:: PROBLEM TO SOLVE ::
Please give back word for word the lines below, from the first one through the one with "pad.faces.new(quad if name".

■ ■ ■ ■ ■

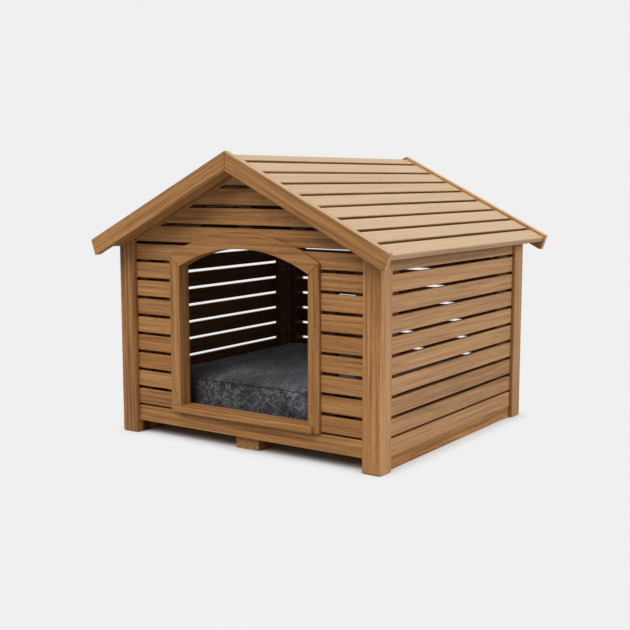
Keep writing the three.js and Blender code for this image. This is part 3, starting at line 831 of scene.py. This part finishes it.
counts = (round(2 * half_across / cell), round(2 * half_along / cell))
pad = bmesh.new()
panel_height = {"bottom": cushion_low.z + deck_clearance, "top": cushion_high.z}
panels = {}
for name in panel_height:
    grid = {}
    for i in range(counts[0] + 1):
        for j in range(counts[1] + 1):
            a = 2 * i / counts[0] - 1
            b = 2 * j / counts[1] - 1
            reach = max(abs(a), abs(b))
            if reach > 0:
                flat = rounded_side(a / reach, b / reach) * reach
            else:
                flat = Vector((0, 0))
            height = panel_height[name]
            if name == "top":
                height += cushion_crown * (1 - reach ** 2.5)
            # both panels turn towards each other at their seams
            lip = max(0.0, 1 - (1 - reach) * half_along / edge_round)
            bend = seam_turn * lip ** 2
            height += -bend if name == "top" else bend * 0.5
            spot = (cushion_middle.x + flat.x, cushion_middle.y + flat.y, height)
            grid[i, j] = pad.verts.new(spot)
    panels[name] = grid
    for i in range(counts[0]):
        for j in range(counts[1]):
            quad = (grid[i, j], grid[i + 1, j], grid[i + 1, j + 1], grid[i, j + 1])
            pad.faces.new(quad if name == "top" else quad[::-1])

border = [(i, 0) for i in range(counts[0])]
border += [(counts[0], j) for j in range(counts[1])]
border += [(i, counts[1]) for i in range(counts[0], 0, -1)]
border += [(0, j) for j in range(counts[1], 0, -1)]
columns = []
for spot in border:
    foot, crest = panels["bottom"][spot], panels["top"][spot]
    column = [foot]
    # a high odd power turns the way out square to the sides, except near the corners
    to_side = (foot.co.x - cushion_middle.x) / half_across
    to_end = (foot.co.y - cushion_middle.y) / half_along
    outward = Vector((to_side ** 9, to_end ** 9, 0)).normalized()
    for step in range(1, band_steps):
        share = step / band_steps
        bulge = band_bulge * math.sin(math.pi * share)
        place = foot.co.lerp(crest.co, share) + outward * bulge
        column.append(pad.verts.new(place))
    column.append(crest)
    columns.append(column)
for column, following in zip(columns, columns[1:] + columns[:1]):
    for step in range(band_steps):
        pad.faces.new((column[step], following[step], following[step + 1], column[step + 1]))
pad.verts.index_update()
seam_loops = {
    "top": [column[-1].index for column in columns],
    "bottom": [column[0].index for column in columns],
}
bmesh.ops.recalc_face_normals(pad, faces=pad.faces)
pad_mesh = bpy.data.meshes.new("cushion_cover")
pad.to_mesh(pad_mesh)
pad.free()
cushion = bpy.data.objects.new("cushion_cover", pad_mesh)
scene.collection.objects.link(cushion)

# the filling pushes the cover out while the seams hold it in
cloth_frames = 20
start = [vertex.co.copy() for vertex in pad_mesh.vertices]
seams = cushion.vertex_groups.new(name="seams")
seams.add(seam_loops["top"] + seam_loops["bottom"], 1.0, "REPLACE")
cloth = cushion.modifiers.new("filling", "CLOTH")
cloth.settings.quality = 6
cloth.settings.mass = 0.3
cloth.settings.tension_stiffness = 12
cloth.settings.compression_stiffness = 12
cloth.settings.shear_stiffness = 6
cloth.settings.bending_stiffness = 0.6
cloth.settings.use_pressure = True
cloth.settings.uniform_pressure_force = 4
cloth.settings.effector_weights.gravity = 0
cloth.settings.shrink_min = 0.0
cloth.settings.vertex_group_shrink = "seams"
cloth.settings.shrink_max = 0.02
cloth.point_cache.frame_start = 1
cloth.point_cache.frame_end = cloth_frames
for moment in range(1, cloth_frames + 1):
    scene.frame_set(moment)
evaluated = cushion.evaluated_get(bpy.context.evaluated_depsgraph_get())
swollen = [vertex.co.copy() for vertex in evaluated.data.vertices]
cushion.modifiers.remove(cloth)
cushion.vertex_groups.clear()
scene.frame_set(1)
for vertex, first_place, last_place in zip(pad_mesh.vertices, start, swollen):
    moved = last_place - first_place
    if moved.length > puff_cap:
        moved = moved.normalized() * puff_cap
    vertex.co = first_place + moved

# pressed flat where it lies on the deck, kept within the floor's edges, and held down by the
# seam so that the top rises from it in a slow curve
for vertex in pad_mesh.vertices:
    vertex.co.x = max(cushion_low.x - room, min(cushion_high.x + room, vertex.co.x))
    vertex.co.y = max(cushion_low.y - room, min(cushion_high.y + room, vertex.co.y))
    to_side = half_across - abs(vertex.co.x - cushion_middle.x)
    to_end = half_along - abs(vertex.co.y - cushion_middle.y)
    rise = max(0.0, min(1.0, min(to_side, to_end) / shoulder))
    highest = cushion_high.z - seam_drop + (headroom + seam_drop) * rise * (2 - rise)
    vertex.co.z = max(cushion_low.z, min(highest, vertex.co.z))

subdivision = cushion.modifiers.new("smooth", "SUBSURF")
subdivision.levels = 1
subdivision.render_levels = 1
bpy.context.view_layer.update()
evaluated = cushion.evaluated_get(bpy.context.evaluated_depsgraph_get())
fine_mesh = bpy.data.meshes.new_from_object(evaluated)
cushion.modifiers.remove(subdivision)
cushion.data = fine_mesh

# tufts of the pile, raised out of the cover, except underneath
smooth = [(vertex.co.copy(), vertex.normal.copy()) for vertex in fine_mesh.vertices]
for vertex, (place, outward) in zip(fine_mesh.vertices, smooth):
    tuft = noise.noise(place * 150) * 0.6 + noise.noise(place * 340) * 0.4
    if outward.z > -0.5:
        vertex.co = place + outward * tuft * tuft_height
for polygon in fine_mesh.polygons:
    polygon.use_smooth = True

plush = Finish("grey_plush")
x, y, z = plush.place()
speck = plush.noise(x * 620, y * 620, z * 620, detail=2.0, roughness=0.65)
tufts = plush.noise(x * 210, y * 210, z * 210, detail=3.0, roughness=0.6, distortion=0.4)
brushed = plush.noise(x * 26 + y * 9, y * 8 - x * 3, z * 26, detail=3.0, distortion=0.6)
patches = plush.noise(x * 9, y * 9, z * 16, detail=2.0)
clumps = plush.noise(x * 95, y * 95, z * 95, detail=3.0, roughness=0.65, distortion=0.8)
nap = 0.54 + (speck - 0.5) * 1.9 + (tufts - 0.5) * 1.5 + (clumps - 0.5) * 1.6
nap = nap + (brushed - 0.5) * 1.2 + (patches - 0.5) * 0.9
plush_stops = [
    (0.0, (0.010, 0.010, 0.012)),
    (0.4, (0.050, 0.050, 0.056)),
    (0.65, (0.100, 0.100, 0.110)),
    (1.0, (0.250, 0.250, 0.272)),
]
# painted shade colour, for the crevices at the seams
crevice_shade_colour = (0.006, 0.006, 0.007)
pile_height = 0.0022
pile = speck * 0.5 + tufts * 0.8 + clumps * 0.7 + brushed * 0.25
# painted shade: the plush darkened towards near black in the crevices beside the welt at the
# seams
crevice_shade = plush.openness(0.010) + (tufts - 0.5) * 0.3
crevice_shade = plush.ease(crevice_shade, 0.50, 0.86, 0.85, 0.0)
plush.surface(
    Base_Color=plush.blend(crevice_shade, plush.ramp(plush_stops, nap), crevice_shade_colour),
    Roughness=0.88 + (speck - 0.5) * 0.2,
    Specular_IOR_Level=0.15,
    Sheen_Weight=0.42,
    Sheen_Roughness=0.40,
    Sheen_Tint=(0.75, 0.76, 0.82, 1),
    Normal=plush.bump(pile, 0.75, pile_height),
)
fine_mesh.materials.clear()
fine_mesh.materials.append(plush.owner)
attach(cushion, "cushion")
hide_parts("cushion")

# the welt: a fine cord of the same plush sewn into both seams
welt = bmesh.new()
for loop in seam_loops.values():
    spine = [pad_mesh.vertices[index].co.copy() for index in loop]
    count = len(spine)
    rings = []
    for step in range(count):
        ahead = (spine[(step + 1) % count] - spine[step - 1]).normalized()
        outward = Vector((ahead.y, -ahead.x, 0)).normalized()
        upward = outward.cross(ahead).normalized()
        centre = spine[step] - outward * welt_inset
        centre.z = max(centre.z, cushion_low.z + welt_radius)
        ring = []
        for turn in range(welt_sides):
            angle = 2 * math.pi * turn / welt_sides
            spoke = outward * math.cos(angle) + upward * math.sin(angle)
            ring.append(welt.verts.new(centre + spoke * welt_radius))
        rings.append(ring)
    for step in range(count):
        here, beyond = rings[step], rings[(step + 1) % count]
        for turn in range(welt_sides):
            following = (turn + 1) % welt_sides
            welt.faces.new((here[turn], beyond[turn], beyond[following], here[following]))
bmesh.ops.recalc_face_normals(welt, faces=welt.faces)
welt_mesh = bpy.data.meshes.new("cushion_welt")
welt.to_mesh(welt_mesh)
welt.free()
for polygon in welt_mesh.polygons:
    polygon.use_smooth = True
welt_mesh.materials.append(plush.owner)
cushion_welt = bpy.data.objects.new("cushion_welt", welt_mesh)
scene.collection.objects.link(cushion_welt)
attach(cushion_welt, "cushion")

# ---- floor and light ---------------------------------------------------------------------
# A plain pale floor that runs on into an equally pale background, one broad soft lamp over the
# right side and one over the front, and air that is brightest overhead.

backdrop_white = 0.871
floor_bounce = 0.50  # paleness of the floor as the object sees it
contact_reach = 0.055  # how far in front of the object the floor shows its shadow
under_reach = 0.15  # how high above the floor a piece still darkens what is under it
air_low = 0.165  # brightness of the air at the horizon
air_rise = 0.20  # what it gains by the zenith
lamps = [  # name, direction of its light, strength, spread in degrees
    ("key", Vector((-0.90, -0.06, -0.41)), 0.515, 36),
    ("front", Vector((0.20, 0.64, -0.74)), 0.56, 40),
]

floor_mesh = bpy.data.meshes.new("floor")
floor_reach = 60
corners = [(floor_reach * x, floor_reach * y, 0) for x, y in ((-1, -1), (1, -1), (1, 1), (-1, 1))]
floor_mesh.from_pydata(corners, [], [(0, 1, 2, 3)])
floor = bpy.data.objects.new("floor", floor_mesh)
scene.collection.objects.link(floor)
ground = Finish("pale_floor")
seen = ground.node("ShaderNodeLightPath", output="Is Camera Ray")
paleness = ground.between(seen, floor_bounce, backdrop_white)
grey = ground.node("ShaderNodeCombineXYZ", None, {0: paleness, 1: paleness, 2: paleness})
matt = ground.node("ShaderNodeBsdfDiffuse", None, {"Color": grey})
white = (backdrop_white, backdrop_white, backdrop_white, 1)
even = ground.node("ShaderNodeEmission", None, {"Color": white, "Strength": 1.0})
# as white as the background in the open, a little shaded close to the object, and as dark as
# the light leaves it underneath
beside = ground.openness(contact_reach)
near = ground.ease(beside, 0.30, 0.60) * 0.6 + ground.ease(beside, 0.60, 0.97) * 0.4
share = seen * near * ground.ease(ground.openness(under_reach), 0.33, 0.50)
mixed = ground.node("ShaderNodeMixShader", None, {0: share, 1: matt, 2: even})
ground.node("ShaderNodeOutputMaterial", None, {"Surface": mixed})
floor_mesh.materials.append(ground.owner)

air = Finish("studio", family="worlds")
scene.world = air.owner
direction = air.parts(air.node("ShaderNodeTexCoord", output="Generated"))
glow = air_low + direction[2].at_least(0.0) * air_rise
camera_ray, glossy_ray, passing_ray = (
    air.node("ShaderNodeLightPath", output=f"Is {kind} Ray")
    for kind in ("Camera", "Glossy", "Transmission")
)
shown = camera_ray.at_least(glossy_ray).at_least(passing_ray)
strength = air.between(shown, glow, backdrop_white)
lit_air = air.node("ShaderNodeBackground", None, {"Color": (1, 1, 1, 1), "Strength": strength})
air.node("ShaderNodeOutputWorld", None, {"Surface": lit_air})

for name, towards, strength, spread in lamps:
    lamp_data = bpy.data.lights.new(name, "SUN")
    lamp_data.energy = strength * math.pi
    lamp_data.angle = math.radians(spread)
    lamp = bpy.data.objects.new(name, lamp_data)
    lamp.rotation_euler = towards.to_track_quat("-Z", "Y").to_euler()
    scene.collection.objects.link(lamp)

■ ■ ■ ■ ■

:: ANSWER BELOW ::
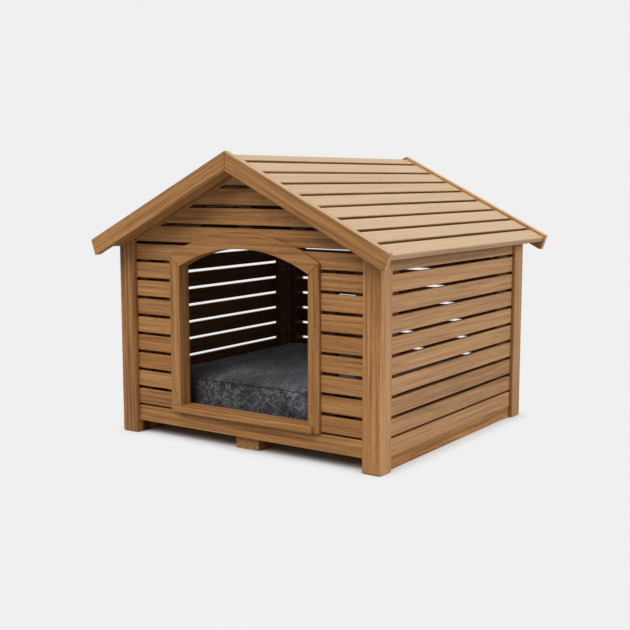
Keep writing the three.js and Blender code for this image. This is part 3, starting at line 831 of scene.py. This part finishes it.
counts = (round(2 * half_across / cell), round(2 * half_along / cell))
pad = bmesh.new()
panel_height = {"bottom": cushion_low.z + deck_clearance, "top": cushion_high.z}
panels = {}
for name in panel_height:
    grid = {}
    for i in range(counts[0] + 1):
        for j in range(counts[1] + 1):
            a = 2 * i / counts[0] - 1
            b = 2 * j / counts[1] - 1
            reach = max(abs(a), abs(b))
            if reach > 0:
                flat = rounded_side(a / reach, b / reach) * reach
            else:
                flat = Vector((0, 0))
            height = panel_height[name]
            if name == "top":
                height += cushion_crown * (1 - reach ** 2.5)
            # both panels turn towards each other at their seams
            lip = max(0.0, 1 - (1 - reach) * half_along / edge_round)
            bend = seam_turn * lip ** 2
            height += -bend if name == "top" else bend * 0.5
            spot = (cushion_middle.x + flat.x, cushion_middle.y + flat.y, height)
            grid[i, j] = pad.verts.new(spot)
    panels[name] = grid
    for i in range(counts[0]):
        for j in range(counts[1]):
            quad = (grid[i, j], grid[i + 1, j], grid[i + 1, j + 1], grid[i, j + 1])
            pad.faces.new(quad if name == "top" else quad[::-1])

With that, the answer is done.